Riding the Waves of Postal Digital Innovation

July 20, 2016  RARC-WP-16-006   

  • The Postal Service is among the top postal operators in digital services that enhance the core letter and parcel business, but it lags behind in terms of revenue-generating pure digital services.?
  • Despite legal constraints prohibiting the provision of non-postal services, the Postal Service should fortify its digital strategy.?
  • The future postal digital strategy would be based on four building blocks: increasing the use of data to optimize operations and build a more data-rich environment for customers; speeding up the digitization of its "physical" products; rejuvenating its limited portfolio of purely digital services, and accelerating digital transformation.

From the 1980s to the early 2000s the Postal Service was an early innovator in pure digital services, like secure email or electronic payments. Today, the Postal Service’s offering of pure digital services is limited.

Based on the results of the 2015 Universal Postal Union “Measuring Postal eServices Development” survey, our paper examines how major global posts have navigated the waves of digital innovation and then compares the Postal Service to these operators.

When it comes to revenue-generating pure digital services, the Postal Service lags behind many of its peers, such as the Swiss, Danish or French posts. It is hindered by a legal framework that doesn’t allow it to enter into new non-postal services and a strategic and cultural focus on the physical core business. For the most part, the Postal Service has refocused its digital efforts on enhancing core products and services — and ranks among the top posts in this area.

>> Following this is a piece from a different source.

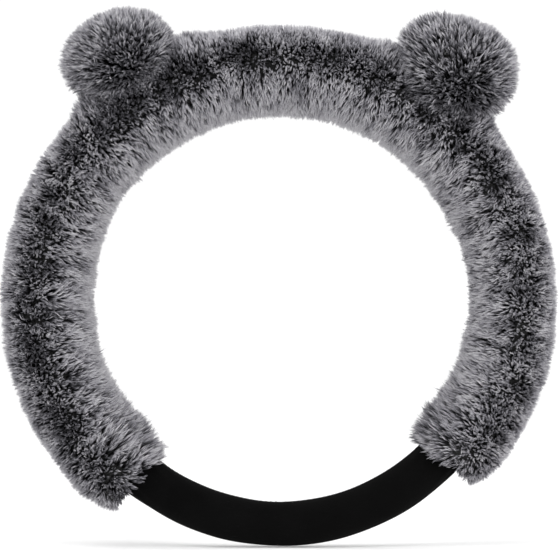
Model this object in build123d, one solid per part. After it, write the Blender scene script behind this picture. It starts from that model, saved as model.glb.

Even within a constrained regulatory environment, the Postal Service still has room to advance a transformative digital strategy. The paper argues for a digital strategy around four building blocks:

  • Leveraging data and the Internet of Postal Things to gain more real-time control over fleet and operations, and build more customer-centric and information-rich value environment.
  • Digitally enhance core products and services, for example, developing a connected mailbox equipped with sensors that could enable temperature-sensitive deliveries or monitor delivery and pickup times.
  • Rejuvenate its digital portfolio of revenue-generating digital services, such as by modernizing legacy products like hybrid mail, the Electronic PostMark (EPM), or electronic money transfers. New use cases for these products could also be explored, such as a secure supply chain assurance solution based on the EPM.
  • Accelerate digital transformation by adopting best practices when it comes to stimulating digital innovation from within, or the Postal Service could learn to partner with nimble external innovators, as some foreign posts have done.